* **Short problem**
Read the data and repeat it in full, exactly.

--- Input for this task ---

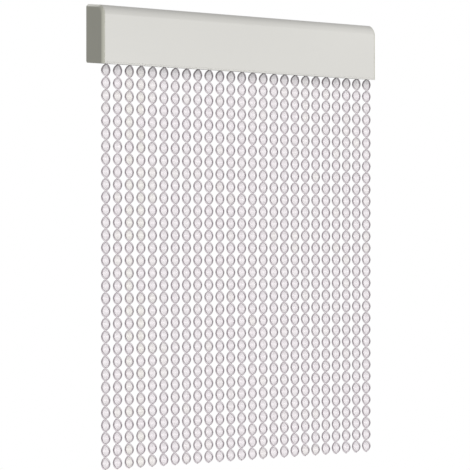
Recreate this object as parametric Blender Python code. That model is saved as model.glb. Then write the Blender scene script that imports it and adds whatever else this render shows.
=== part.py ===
"""Spiral cord door curtain: a header rail that is fixed by its flat back, and the twisted cords it holds.

X runs along the header, the front faces -Y and Z is up. The origin is the centre of the header's back face.
"""
from math import atan, cos, pi, radians, sin

import bmesh
import bpy
from mathutils import Matrix, Vector

# Header rail, in metres
HEADER_WIDTH = 0.896
HEADER_DEPTH = 0.092
BACK_HEIGHT = 0.158
FASCIA_DROP = 0.0095
TOP_FALL = 0.009
CORNER_DEPTH = 0.025
CORNER_HEIGHT = 0.027
CORNER_BULGE = 0.0055
CORNER_STEPS = 7
WALL = 0.0025

# End caps
CAP_WIDTH = 0.0075
CAP_PLATE = 0.0035
CAP_FILLET = 0.005
CAP_FILLET_STEPS = 3
CAP_HEEL = 0.004

# Cords, each a flat ribbon twisted about its own middle
CORD_COUNT = 25
CORD_PITCH = 0.0356
CORD_SETBACK = 0.020
RIBBON_WIDTH = 0.0246
RIBBON_THICKNESS = 0.0054
FACET_GAIN = 1.05
LOBE_LENGTH = 0.03377
LOBE_COUNT = 32
STEPS_PER_LOBE = 3
LOBE_FACING = radians(-32.0)
WAIST_ABOVE_FASCIA = 0.0022

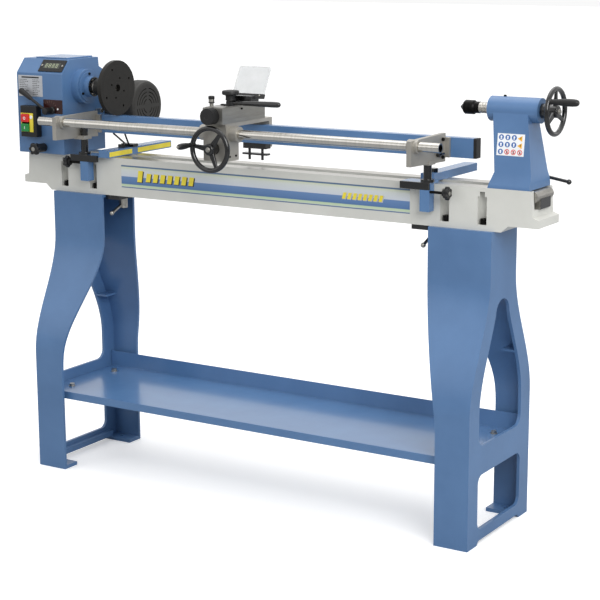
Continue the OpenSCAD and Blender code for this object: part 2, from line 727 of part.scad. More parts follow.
// A cast bracket around the guide tube, bolted to the beam, on top of its post.
module end_bracket(x, post_x) difference() {
    union() {
        side_plate(x - bracket_t, x) polygon([[bracket_y0, bracket_z0 + 6], [beam_y0 - 0.01, bracket_z0],
            [beam_y0 - 0.01, bracket_z1], [bracket_y0, bracket_z1 - 3]]);
        box(min(x - bracket_t, post_x - post_d / 2 - 3), max(x, post_x + post_d / 2 + 3), post_y - 16, post_y + 16,
            bracket_z0, bracket_z0 + 10);
        rod_x(x - bracket_t - 8, x + 8, tube_y, tube_z, tube_d + 10);
        box(x - bracket_t - 14, x + 14, beam_y0 - 8, beam_y0 - 0.01, beam_z0, beam_z1);
    }
    rod_x(x - 40, x + 40, tube_y, tube_z, tube_d);
    rod_z(post_x, post_y, bracket_z0 - 10, bracket_z0 + (post_x > x ? 12 : 7), post_x > x ? post_d : 10);
}

module end_brackets() {
    color(cast_grey) end_bracket(left_bracket_x, left_post_x);
    color(cast_grey) end_bracket(right_bracket_x, right_post_x);
}

module bracket_posts() color(black)
    for (x = [left_post_x, right_post_x]) {
        rod_z(x, post_y, way_z + plate_t, way_z + plate_t + 7, 34);
        rod_z(x, post_y, way_z + plate_t + 6, bracket_z0, post_d);
        if (x == left_post_x) rod_z(x, post_y, bracket_z0 - 1, bracket_z0 + 34, post_d);
        else rod_z(x, post_y, bracket_z0 - 1, bracket_z0 + 7, 10);
    }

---

* **Exercise result**
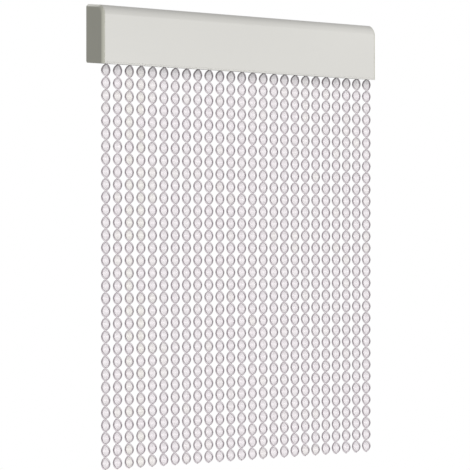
Recreate this object as parametric Blender Python code. That model is saved as model.glb. Then write the Blender scene script that imports it and adds whatever else this render shows.
=== part.py ===
"""Spiral cord door curtain: a header rail that is fixed by its flat back, and the twisted cords it holds.

X runs along the header, the front faces -Y and Z is up. The origin is the centre of the header's back face.
"""
from math import atan, cos, pi, radians, sin

import bmesh
import bpy
from mathutils import Matrix, Vector

# Header rail, in metres
HEADER_WIDTH = 0.896
HEADER_DEPTH = 0.092
BACK_HEIGHT = 0.158
FASCIA_DROP = 0.0095
TOP_FALL = 0.009
CORNER_DEPTH = 0.025
CORNER_HEIGHT = 0.027
CORNER_BULGE = 0.0055
CORNER_STEPS = 7
WALL = 0.0025

# End caps
CAP_WIDTH = 0.0075
CAP_PLATE = 0.0035
CAP_FILLET = 0.005
CAP_FILLET_STEPS = 3
CAP_HEEL = 0.004

# Cords, each a flat ribbon twisted about its own middle
CORD_COUNT = 25
CORD_PITCH = 0.0356
CORD_SETBACK = 0.020
RIBBON_WIDTH = 0.0246
RIBBON_THICKNESS = 0.0054
FACET_GAIN = 1.05
LOBE_LENGTH = 0.03377
LOBE_COUNT = 32
STEPS_PER_LOBE = 3
LOBE_FACING = radians(-32.0)
WAIST_ABOVE_FASCIA = 0.0022

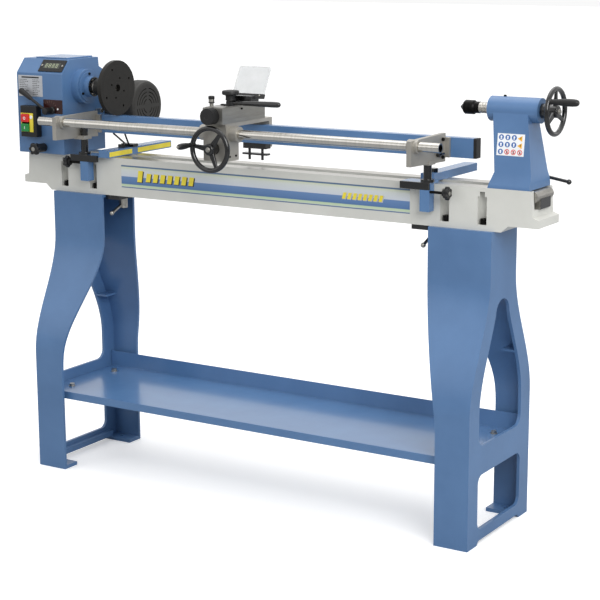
Continue the OpenSCAD and Blender code for this object: part 2, from line 727 of part.scad. More parts follow.
// A cast bracket around the guide tube, bolted to the beam, on top of its post.
module end_bracket(x, post_x) difference() {
    union() {
        side_plate(x - bracket_t, x) polygon([[bracket_y0, bracket_z0 + 6], [beam_y0 - 0.01, bracket_z0],
            [beam_y0 - 0.01, bracket_z1], [bracket_y0, bracket_z1 - 3]]);
        box(min(x - bracket_t, post_x - post_d / 2 - 3), max(x, post_x + post_d / 2 + 3), post_y - 16, post_y + 16,
            bracket_z0, bracket_z0 + 10);
        rod_x(x - bracket_t - 8, x + 8, tube_y, tube_z, tube_d + 10);
        box(x - bracket_t - 14, x + 14, beam_y0 - 8, beam_y0 - 0.01, beam_z0, beam_z1);
    }
    rod_x(x - 40, x + 40, tube_y, tube_z, tube_d);
    rod_z(post_x, post_y, bracket_z0 - 10, bracket_z0 + (post_x > x ? 12 : 7), post_x > x ? post_d : 10);
}

module end_brackets() {
    color(cast_grey) end_bracket(left_bracket_x, left_post_x);
    color(cast_grey) end_bracket(right_bracket_x, right_post_x);
}

module bracket_posts() color(black)
    for (x = [left_post_x, right_post_x]) {
        rod_z(x, post_y, way_z + plate_t, way_z + plate_t + 7, 34);
        rod_z(x, post_y, way_z + plate_t + 6, bracket_z0, post_d);
        if (x == left_post_x) rod_z(x, post_y, bracket_z0 - 1, bracket_z0 + 34, post_d);
        else rod_z(x, post_y, bracket_z0 - 1, bracket_z0 + 7, 10);
    }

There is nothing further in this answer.